Having carefully considered the evidence and arguments presented, we conclude that the Employer’s proposal provides the more reasonable resolution of this dispute. In essence, while the Union proposes that one representative be granted 100-percent official time, it has provided little evidence to substantiate past use at that, or even near that level. With one exception, it also has not shown that its representatives encounter problems when they request official time. Instead, it appears that Union representatives are professionals, committed to completing assigned engineering projects, whose tendency to work on representational matters after duty hours may be self-imposed. Furthermore, during the informal conference in this case, the Union was unable to find a bargaining unit employee willing to commit to a full-time Union slot. Under these circumstances, we are persuaded that the Employer’s proposal, which improves on the current contractual wording by acknowledging that workloads may need to be adjusted as part of the process of approving a request for official time, will meet the Union’s needs.
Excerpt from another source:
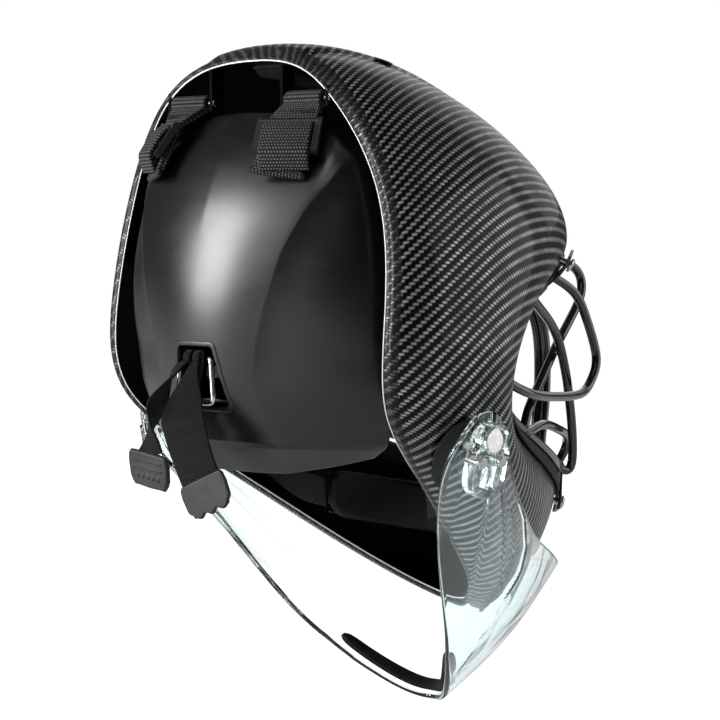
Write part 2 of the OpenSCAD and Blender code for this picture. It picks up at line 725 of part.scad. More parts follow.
// Clear moulded clip on the guard's arm, with the pivot bore
clip_in = 116;
clip_out = 123.4;
clip_lean = 13;
clip_top_r = 10;
clip_foot_r = 11.5;
clip_drop = 16;
sink = 3;
module clip_outline() {
    circle(r = clip_top_r, $fn = 48);
    translate([-clip_foot_r, -clip_drop]) square([2 * clip_foot_r, clip_drop - 4]);
    translate([-clip_top_r, -clip_drop]) square([2 * clip_top_r, clip_drop]);
    translate([0, -clip_drop]) circle(r = clip_foot_r, $fn = 48);
}
module leaning() {
    translate([clip_in, pivot_y, pivot_z])
        rotate([0, clip_lean, 0])
            rotate([90, 0, 90])
                children();
}
module guard_clip(side) {
    color([0.85, 0.95, 0.95, 0.5])
        scale(side)
            difference() {
                leaning()
                    linear_extrude(height = clip_out - clip_in)
                        difference() {
                            clip_outline();
                            for (x = [-5.5, 0.5])
                                translate([x, -clip_drop - 5]) {
                                    translate([-1.5, 0]) square([3, 9]);
                                    circle(r = 1.5, $fn = 32);
                                    translate([0, 9]) circle(r = 1.5, $fn = 32);
                                }
                        }
                across([120, pivot_y, pivot_z], 30, pivot_r + fit);
                across([clip_out - sink + 5, pivot_y, pivot_z], 10, pivot_r + 3.4);
            }
}
module guard_rivets() {
    color([0.8, 0.8, 0.8])
        for (s = [LEFT, RIGHT])
            scale(s)
                leaning()
                    for (x = [-7, 7])
                        translate([x, 7 - clip_drop, -3.4]) {
                            cylinder(h = 11.4, r = 1.7, $fn = 24);
                            translate([0, 0, 10.6]) cylinder(h = 1.2, r = 2.8, $fn = 24);
                        }
}

shell();
port_trim();
vent_grommets();
cage_frame();
eye_bar(LEFT);  // eye_bar_left
eye_bar(RIGHT);  // eye_bar_right
diagonal_bar(LEFT);  // diagonal_bar_left
diagonal_bar(RIGHT);  // diagonal_bar_right
outer_bar(LEFT);  // outer_bar_left
outer_bar(RIGHT);  // outer_bar_right
nose_bars();
chin_bars();
temple_cushion(LEFT);  // temple_cushion_left
temple_cushion(RIGHT);  // temple_cushion_right
cage_clips();
clip_screws();
clip_nuts();
forehead_pad();
crown_pad();
side_pad_for(LEFT);  // side_pad_left
side_pad_for(RIGHT);  // side_pad_right
jaw_pad(LEFT);  // jaw_pad_left
jaw_pad(RIGHT);  // jaw_pad_right
chin_cup();
chin_strap(LEFT);  // chin_strap_left
chin_strap(RIGHT);  // chin_strap_right
chin_strap_snaps();
jaw_strip(LEFT);  // jaw_strip_left
jaw_strip(RIGHT);  // jaw_strip_right
guard_studs();
hinge_brackets();
hinge_bars();
back_plate();
back_pad();
strap_pocket();
pocket_rivets();
top_strap_loops();
top_strap(LEFT);  // top_strap_left
top_strap(RIGHT);  // top_strap_right
ladder_lock(LEFT);  // ladder_lock_left
ladder_lock(RIGHT);  // ladder_lock_right
strap_ring();
tail(LEFT_TAIL, LEFT_SIDE);  // tail_left
tail_loop(3.4);  // tail_left_loop
tail_tab(LEFT_TAIL, LEFT_SIDE);  // tail_left_tab
tail(RIGHT_TAIL, RIGHT_SIDE);  // tail_right
tail_loop(-3.4);  // tail_right_loop
tail_tab(RIGHT_TAIL, RIGHT_SIDE);  // tail_right_tab
throat_guard();
guard_clip(LEFT);  // guard_clip_left
guard_clip(RIGHT);  // guard_clip_right
guard_foam();
guard_rivets();
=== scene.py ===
"""Looks of the goalkeeper's mask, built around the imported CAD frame. Lengths are in millimetres
until a mesh is made; every mesh is in metres, in the CAD frame."""
import math

import bmesh
import bpy
import numpy as np
from mathutils import Matrix, Vector


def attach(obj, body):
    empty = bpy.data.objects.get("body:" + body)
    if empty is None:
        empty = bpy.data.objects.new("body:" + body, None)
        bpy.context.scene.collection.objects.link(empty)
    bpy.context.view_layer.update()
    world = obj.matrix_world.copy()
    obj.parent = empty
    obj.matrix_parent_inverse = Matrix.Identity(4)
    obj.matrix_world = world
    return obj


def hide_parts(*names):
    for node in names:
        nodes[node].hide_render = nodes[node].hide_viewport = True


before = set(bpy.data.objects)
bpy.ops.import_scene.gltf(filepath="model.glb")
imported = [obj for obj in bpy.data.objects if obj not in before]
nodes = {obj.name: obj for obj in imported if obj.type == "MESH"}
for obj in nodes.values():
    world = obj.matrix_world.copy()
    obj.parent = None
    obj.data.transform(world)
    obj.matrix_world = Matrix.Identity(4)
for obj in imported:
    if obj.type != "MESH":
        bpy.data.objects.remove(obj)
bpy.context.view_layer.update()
MM = 0.001

# ---------------------------------------------------------------- camera, light and floor
CAMERA_AZIMUTH = 225
CAMERA_ELEVATION = 3
CAMERA_DISTANCE = 1.3
FLOOR_HEIGHT = -0.232


def direction(azimuth, elevation):
    a, e = math.radians(azimuth), math.radians(elevation)
    return Vector((math.sin(a) * math.cos(e), -math.cos(a) * math.cos(e), math.sin(e)))


def add_camera():
    data = bpy.data.cameras.new("camera")
    data.sensor_width = 36
    data.lens = 126.75
    data.shift_x = 0.0417
    data.shift_y = -0.007
    data.clip_start = 0.05
    data.clip_end = 100
    cam = bpy.data.objects.new("camera", data)
    bpy.context.scene.collection.objects.link(cam)
    back = direction(CAMERA_AZIMUTH, CAMERA_ELEVATION)
    cam.location = back * CAMERA_DISTANCE
    cam.rotation_mode = "QUATERNION"
    cam.rotation_quaternion = (-back).to_track_quat("-Z", "Y")
    bpy.context.scene.camera = cam


def softbox(name, azimuth, elevation, distance, wide, tall, power):
    data = bpy.data.lights.new(name, "AREA")
    data.shape = "RECTANGLE"
    data.size = wide
    data.size_y = tall
    data.energy = power
    lamp = bpy.data.objects.new(name, data)
    bpy.context.scene.collection.objects.link(lamp)
    back = direction(azimuth, elevation)
    lamp.location = back * distance
    lamp.rotation_mode = "QUATERNION"
    lamp.rotation_quaternion = (-back).to_track_quat("-Z", "Y")


def seen_directly(g):
    """1 for the paper seen straight or through clear plastic, 0 for what falls on the mask."""
    rays = g.node("ShaderNodeLightPath")
    return g.math("MAXIMUM", rays.outputs["Is Camera Ray"], rays.outputs["Is Transmission Ray"])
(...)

Accordingly, we shall order the parties to adopt the Employer’s proposal.
Pursuant to the authority vested in it by the Federal Service Labor-Management Relations Statute, 5 U.S.C. § 7119, and because of the failure of the parties to resolve their dispute during the course of proceedings instituted under the Panel’s regulations, 5 C.F.R. § 2471.6(a)(2), the Federal Service Impasses Panel under § 2471.11(a) of its regulations hereby orders the following:
The parties shall adopt the Employer’s proposal.